I need to really start acting like a triathlete. No excuses.
It's been hard to get in anything but running lately. Partly because I feel like, calorie-wise, it's the best bang for the buck. I can sneak in a 5 miler without too much time, and the only gear I need is my shoes (and perhaps the jogging stroller if JayZ is coming with me). Setting up the trainer, pumping the tires, checking the chains, or driving to the pool just takes more time. And it hasn't been happening.
Like, at all.
I hadn't swam since March 23rd until Sunday. I was pretty nervous to see what Rob had in store for us at our Oberlin swim clinic. I thought about wussing out and not going. I mean, what business do I have trying to keep up at a tough swim practice? Sheesh. I was kind of disgusted with myself.
So then I got there and heard we were doing a 20 minute time trial.
Prepare to have booty handed to me on a platter.
The good news is...I did the same as I did last time we did a time trial.
The bad news is....it's April, and I DID THE SAME AS I DID LAST TIME WE DID A TIME TRIAL.
I guess I can at least be happy that I could still do it, and to some extent, I can kind of "wing" the swim. But that's not why I do this sport. I don't do it to "wing it," and I certainly don't do this sport because it's easy.

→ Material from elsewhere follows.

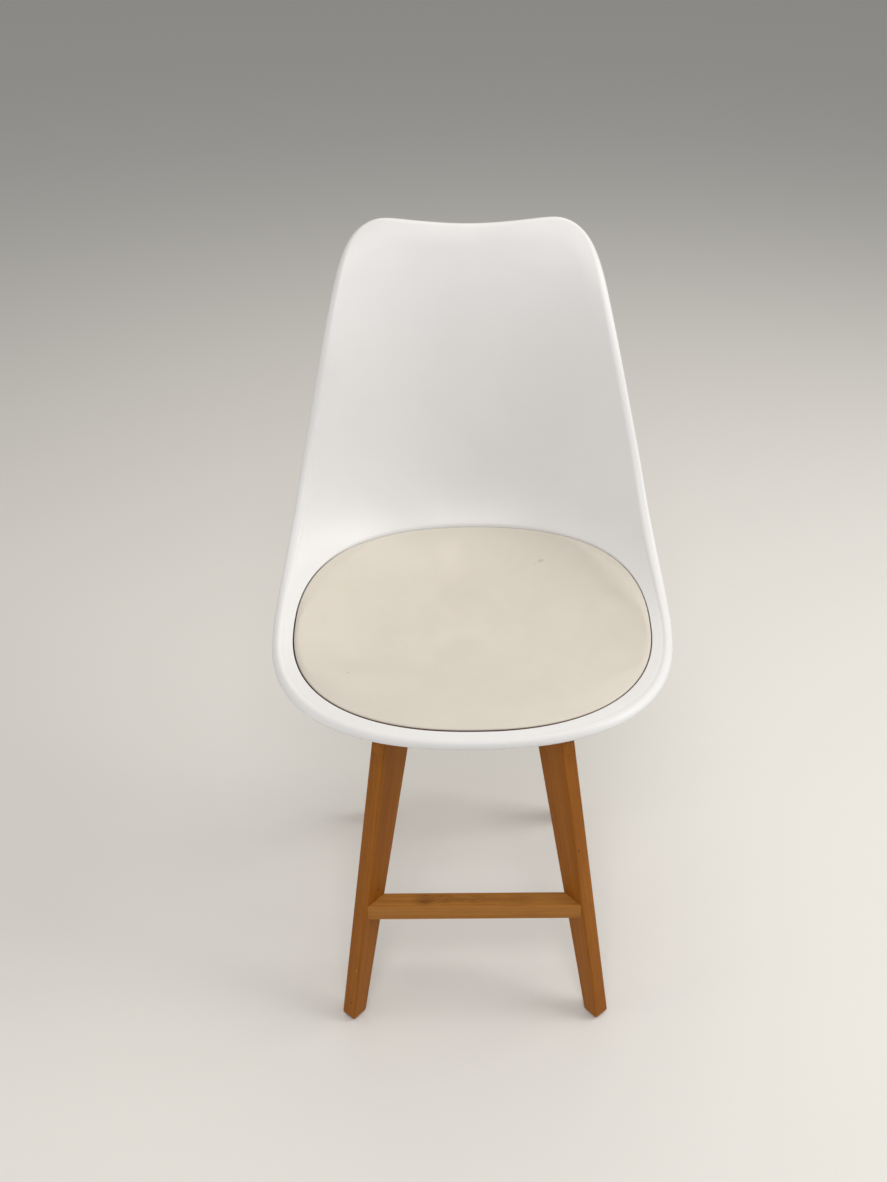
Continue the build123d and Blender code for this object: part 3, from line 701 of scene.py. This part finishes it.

It's really easy for me to go for a run or a swim, because I'm relatively good at it. I'm not breaking any land-speed records, but it comes pretty easily to me. I can wing it.
There's a big pink elephant in my room right now on a bicycle. And this year, there are no excuses. I need to get better. I have no excuse NOT to get better.
It's easy to do what you like. It takes a tougher chick to admit you are NOT good at something, and then DO IT.
So, it's time. It's time for me to get outside on my bike again. To get dropped for a while. To feel my quads burning as I churn up a hill that everyone's already at the top of, and to blink back a few tears of frustration so no one sees. To swear a little bit under my breath. To remember that yes, I can do this. I might feel worthless and like the worst cyclist in the world, but I'm not. I know in my heart I'm not.
I just have to work at it. That's all.